--- START Given data ---

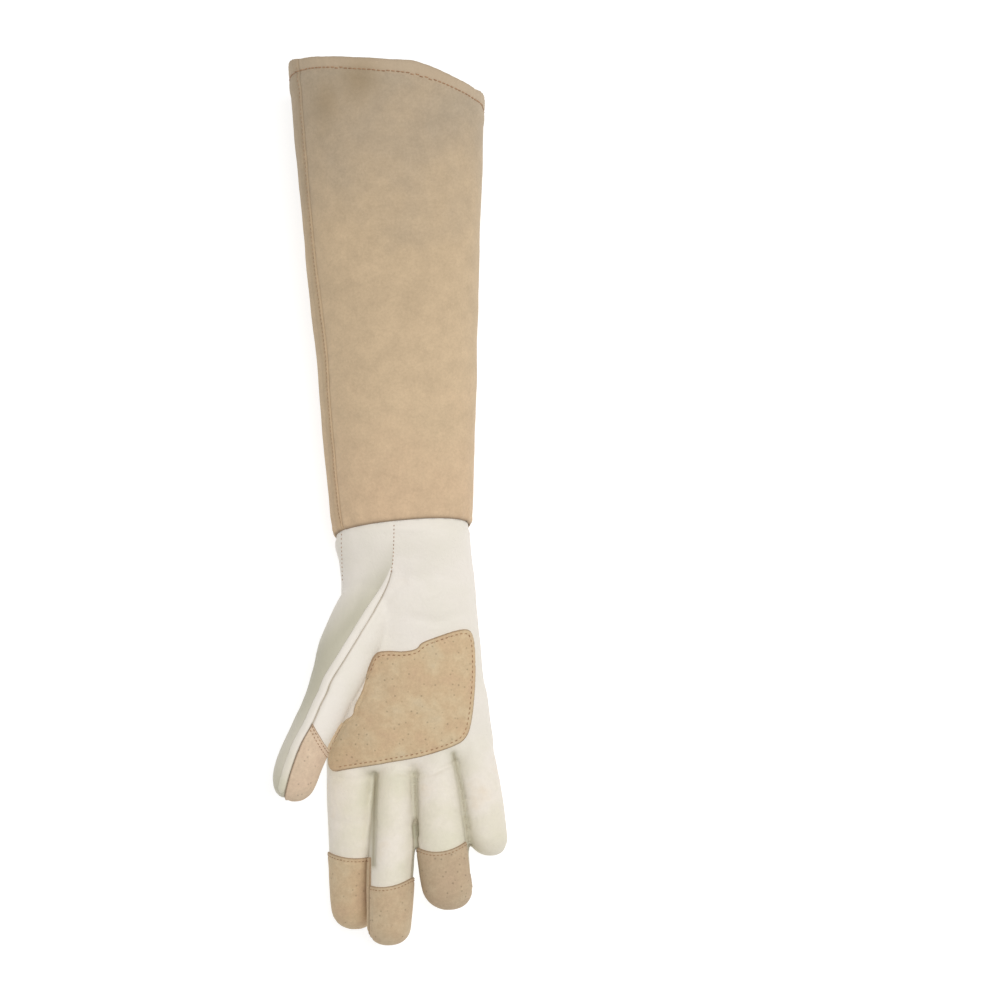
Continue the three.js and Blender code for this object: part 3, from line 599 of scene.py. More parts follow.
# Soft folds, pressed into the whole skin before it is cut up: swells all over, gathers on both sides of the
# elastic, and the creases that a hand leaves in the palm. Each crease is a line in plan with its depth.
FINGER_LINE = 1.3  # the depth of the three lines between the fingers
CREASES = [
    ([(-24, -62), (-14, -74), (-9, -90), (-8, -104)], 0.5, 3.2, 1),
    ([(2, -31), (-10, -46), (-19, -62)], 0.45, 2.6, 1),
    ([(38, -48), (22, -54), (8, -52)], 0.4, 3.0, 1),
    ([(36, -30), (18, -26), (4, -29)], 0.35, 3.4, 1),
    ([(-1, -140.5), (9, -142.0), (20, -141.0), (33, -134.5)], 0.8, 1.3, 1),
    ([(-40, -142.5), (-28, -145.0), (-16, -143.0)], 0.35, 1.6, 1),
    ([(-42, -168), (-28, -170), (-15, -168)], 0.4, 2.4, 1),
    ([(-13, -172), (-3, -174), (7, -171)], 0.4, 2.4, 1),
    ([(14, -166), (24, -168), (35, -163)], 0.4, 2.4, 1),
    ([(40, -156), (50, -157), (59, -152)], 0.35, 2.0, 1),
    ([(-36, -84), (-44, -80), (-50, -84)], 0.4, 2.6, 1),
    ([(-34, -58), (-26, -48), (-22, -34)], 0.5, 3.0, 1),
    ([(-14.2, -142), (-14.2, -165), (-14.3, -193)], FINGER_LINE, 1.5, 1),
    ([(8.6, -141), (9.0, -150), (9.6, -160), (10.2, -176)], FINGER_LINE, 1.5, 1),
    ([(31.5, -130), (36.0, -150), (39.1, -171), (40.8, -186)], FINGER_LINE, 1.5, 1),
    ([(-30, -150), (-12, -147), (10, -147), (30, -141)], 0.7, 2.6, -1),
    ([(-26, -96), (-6, -104), (16, -104), (38, -96)], 0.5, 5.0, -1),
    ([(-20, -60), (4, -66), (30, -60)], 0.45, 4.5, -1),
]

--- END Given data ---

**Task instructions:**
Your task is to repeat each line of the material exactly.

**Expected output:**
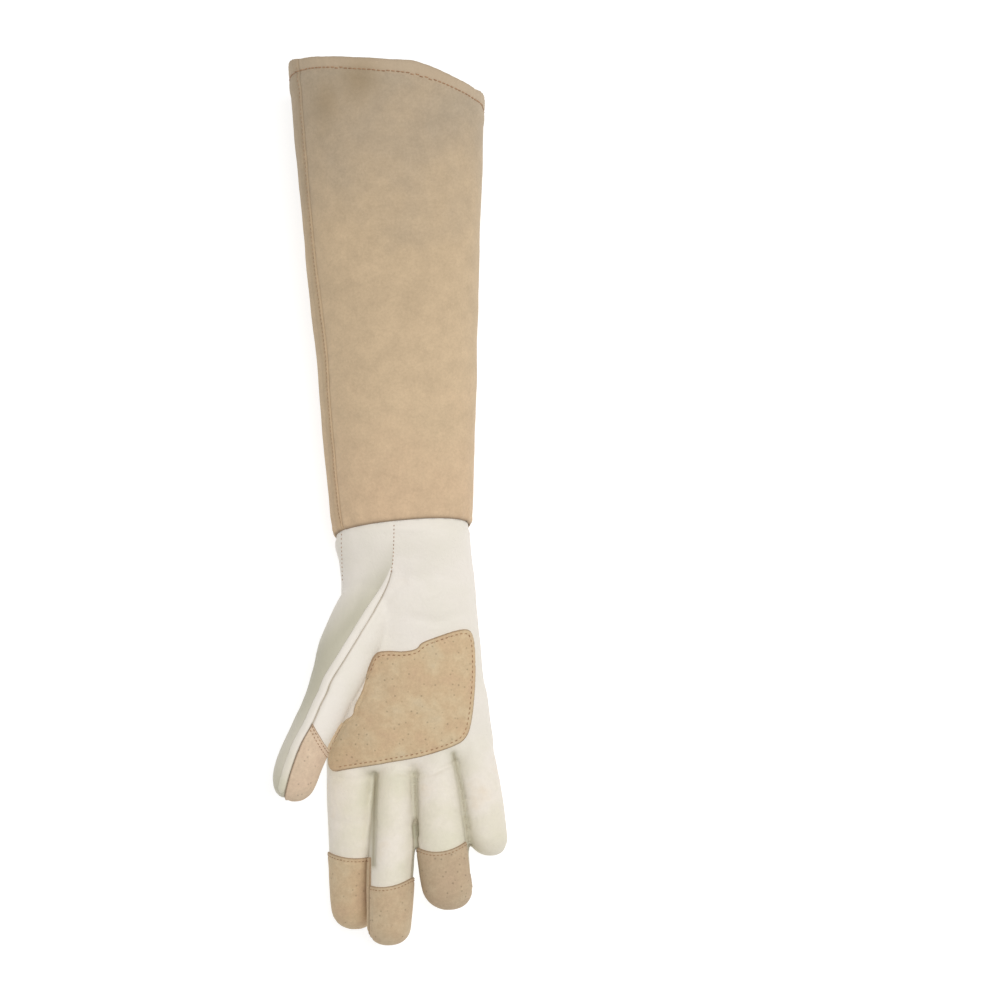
Continue the three.js and Blender code for this object: part 3, from line 599 of scene.py. More parts follow.
# Soft folds, pressed into the whole skin before it is cut up: swells all over, gathers on both sides of the
# elastic, and the creases that a hand leaves in the palm. Each crease is a line in plan with its depth.
FINGER_LINE = 1.3  # the depth of the three lines between the fingers
CREASES = [
    ([(-24, -62), (-14, -74), (-9, -90), (-8, -104)], 0.5, 3.2, 1),
    ([(2, -31), (-10, -46), (-19, -62)], 0.45, 2.6, 1),
    ([(38, -48), (22, -54), (8, -52)], 0.4, 3.0, 1),
    ([(36, -30), (18, -26), (4, -29)], 0.35, 3.4, 1),
    ([(-1, -140.5), (9, -142.0), (20, -141.0), (33, -134.5)], 0.8, 1.3, 1),
    ([(-40, -142.5), (-28, -145.0), (-16, -143.0)], 0.35, 1.6, 1),
    ([(-42, -168), (-28, -170), (-15, -168)], 0.4, 2.4, 1),
    ([(-13, -172), (-3, -174), (7, -171)], 0.4, 2.4, 1),
    ([(14, -166), (24, -168), (35, -163)], 0.4, 2.4, 1),
    ([(40, -156), (50, -157), (59, -152)], 0.35, 2.0, 1),
    ([(-36, -84), (-44, -80), (-50, -84)], 0.4, 2.6, 1),
    ([(-34, -58), (-26, -48), (-22, -34)], 0.5, 3.0, 1),
    ([(-14.2, -142), (-14.2, -165), (-14.3, -193)], FINGER_LINE, 1.5, 1),
    ([(8.6, -141), (9.0, -150), (9.6, -160), (10.2, -176)], FINGER_LINE, 1.5, 1),
    ([(31.5, -130), (36.0, -150), (39.1, -171), (40.8, -186)], FINGER_LINE, 1.5, 1),
    ([(-30, -150), (-12, -147), (10, -147), (30, -141)], 0.7, 2.6, -1),
    ([(-26, -96), (-6, -104), (16, -104), (38, -96)], 0.5, 5.0, -1),
    ([(-20, -60), (4, -66), (30, -60)], 0.45, 4.5, -1),
]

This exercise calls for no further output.